Disrupting the fashion system
Reinventing her business in response to the climate crisis, English has leapt from using 20% recycled fabrics to 70% in just three seasons. “I feel passionately optimistic about the power of change,” she says. She has also founded the Fashion on Earth WhatsApp group, an information-sharing platform for eco-conscious fashion professionals, insisting that “we need to stand together in a time of emergency”. She is rethinking how to extend the lifespan of the pieces she creates, because “designing is fundamentally problem-solving”. Recently, this has seen her make a limited range of garments from care labels usually found inside clothes: “A literal comment on the materials we are letting go.” Her wearable, often adjustable, pieces work to challenge the idea that, as clothes wearers and as an industry, we have “an addiction to excess”.

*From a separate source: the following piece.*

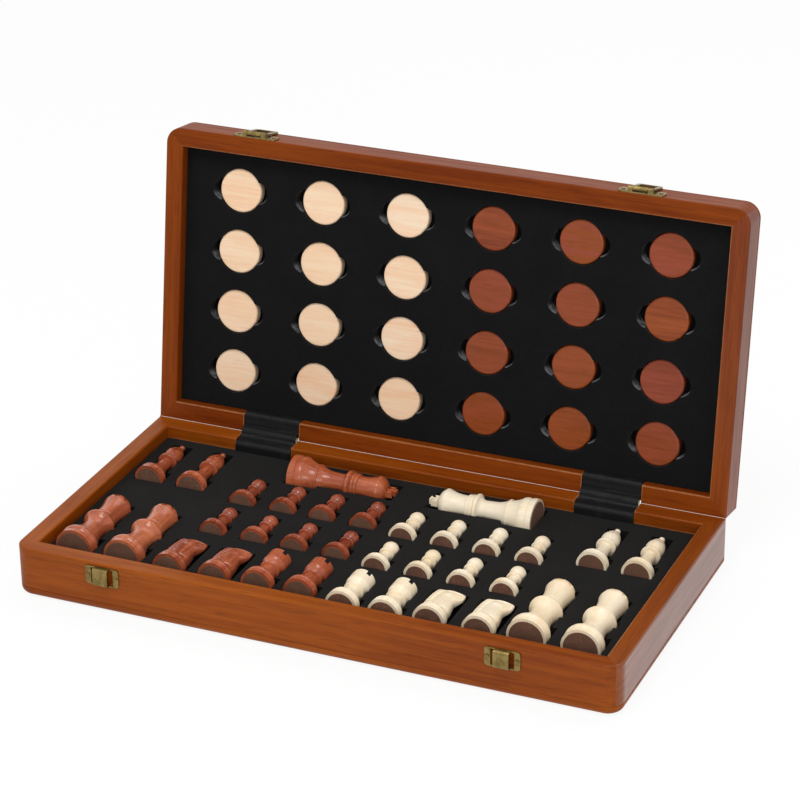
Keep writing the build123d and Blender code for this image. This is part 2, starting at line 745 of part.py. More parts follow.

Fashion that helps communities
Williams’ label is an outstanding example of how a fashion brand can have a positive impact. Each season she collaborates with a different charity, donating 20% of her profits to the cause. Williams grew up in the Isle of Man, surrounded by local industries where “there was a strong sense of community”. This season, she worked with Magpie, a charity that helps immigrant mothers living in inadequate temporary accommodation, bringing their stories to life within garments made from old bell tents, deadstock denim and knitwear, made in collaboration with knitting collective Wool and the Gang.